Epstein currently faces one count of sex trafficking and one count of conspiracy to commit sex trafficking.
— Yashar Ali 🐘 (@yashar) July 8, 2019
The team bringing the charges against Epstein are reportedly unconcerned about “double jeopardy”, meaning they likely have information about either new charges or new victims that Epstein wasn’t tried for in 2008.
How many alleged victims were there?
The FBI is asking anyone with any information about possible victims to call 1-800-CALL FBI. We will probably never know the full extent of Epstein’s crimes, but what we do know is astonishing.
The Miami Herald has identified 80 girls who were allegedly molested by Epstein, most of whom are only identified as “Jane Doe” to protect their identities, and most of whom were between 13 and 16 years old when he abused them. But according to the Herald, the indictment also included “new victims and witnesses who spoke to authorities in New York over the past several months.”
Whether or not this is an exhaustive list seems impossible to say, and when you consider that Epstein is also accused of facilitating the abuse of girls at the hands of his rich friends, the scope becomes even more difficult to quantify.
What rich friends? Are they in trouble too?
That’s a big question moving forward. Epstein is well connected to a number of influential people, not least of all the current and former presidents Donald Trump and Bill Clinton. According to The Herald, two of Epstein’s connections most likely to be implicated as enablers are British socialite Ghislaine Maxwell and Epstein’s modeling company partner Jean-Luc Brunel.
Maxwell, who counts the Clintons and several members of the British royal family among her friends, is accused of utilizing a network of recruiters who promise young women careers in modeling or fashion as a ruse to lure them into a global sex ring. Bill Clinton, of course, has been credibly accused of sexual misconduct and his time spent on Epstein’s private plane has come under scrutiny.
And then there’s an infamous quote now-President Donald Trump gave to New York Magazine in 2002, in which he says “I’ve known Jeff [Epstein] for 15 years. Terrific guy. He’s a lot of fun to be with. It is even said that he likes beautiful women as much as I do, and many of them are on the younger side. No doubt about it — Jeffrey enjoys his social life.”
During the 2016 presidential campaign, a woman identified as Jane Doe said she was raped by Trump at a 1993 party in Epstein’s New York home when she was 13 years old. Trump denied the claim through a lawyer and the lawsuit was dropped.
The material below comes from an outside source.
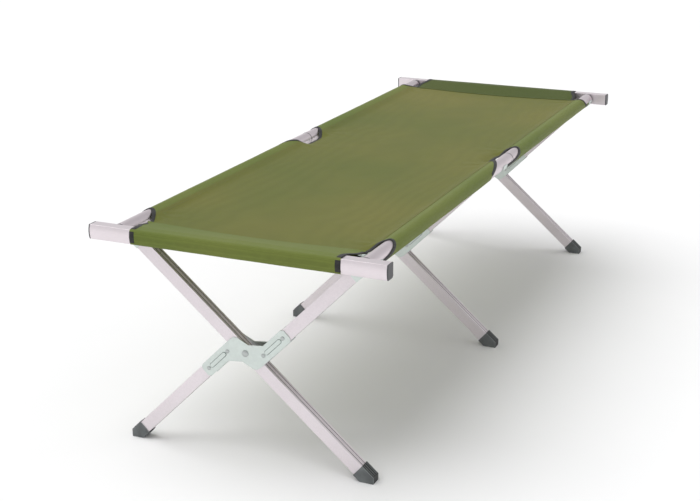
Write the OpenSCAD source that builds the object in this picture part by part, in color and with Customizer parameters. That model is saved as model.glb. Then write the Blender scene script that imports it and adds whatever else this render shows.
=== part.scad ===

Also under the microscope is former U.S. Attorney Alexander Acosta, who made the bizarre deal with Epstein’s legal team in 2008 that let him dodge what many expected to be a life sentence. Today, Acosta serves as secretary of Labor on Trump’s cabinet. Questions are mounting about how and why Acosta brokered this sweetheart deal with Epstein’s attorneys at the time, and calls for him to resign have begun. (Notably, as secretary of Labor, Acosta has oversight over the U.S.’s human trafficking laws).
In other words, Epstein’s arrest is awkward for several very prominent people on both sides of the political aisle, but there is currently nothing to suggest that any dramatic arrests are imminent.
As Herald reporter Julie K. Brown told MSNBC: “Needless to say, these are very powerful people and I think that they’re sweating a little bit, especially today. We don’t know how much, how deep this went, how far-reaching it went in government, but there have been a lot of names that I could see on these message pads on a regular basis as part of the evidence — these message pads where they would call and leave Epstein messages, such as, ‘I’m at this hotel.’ Why do you do that, unless you’re expecting him to send you a girl to visit you at your hotel? So there are probably quite a few important people, powerful people, who are sweating it out right now. We’ll have to wait and see whether Epstein is going to name names.”
So what’s next?
It remains to be seen whether or not Epstein will be interested in cooperating by giving out some big names — possibly his only chance at reducing his sentence, which carries a maximum penalty of 45 years.
But there is a larger system at play that is bigger than any one name, and it is the culture of wealthy people who see young girls as a sexual commodity. As author Summer Brennan points out “there is a world where this is the norm.”
“Young women who *were* shown this secret world of exploitative male power, often victimized themselves, were given the impression that this was just the way things were and they had no power to change it,” Brennan writes. “But it shouldn’t be that way.”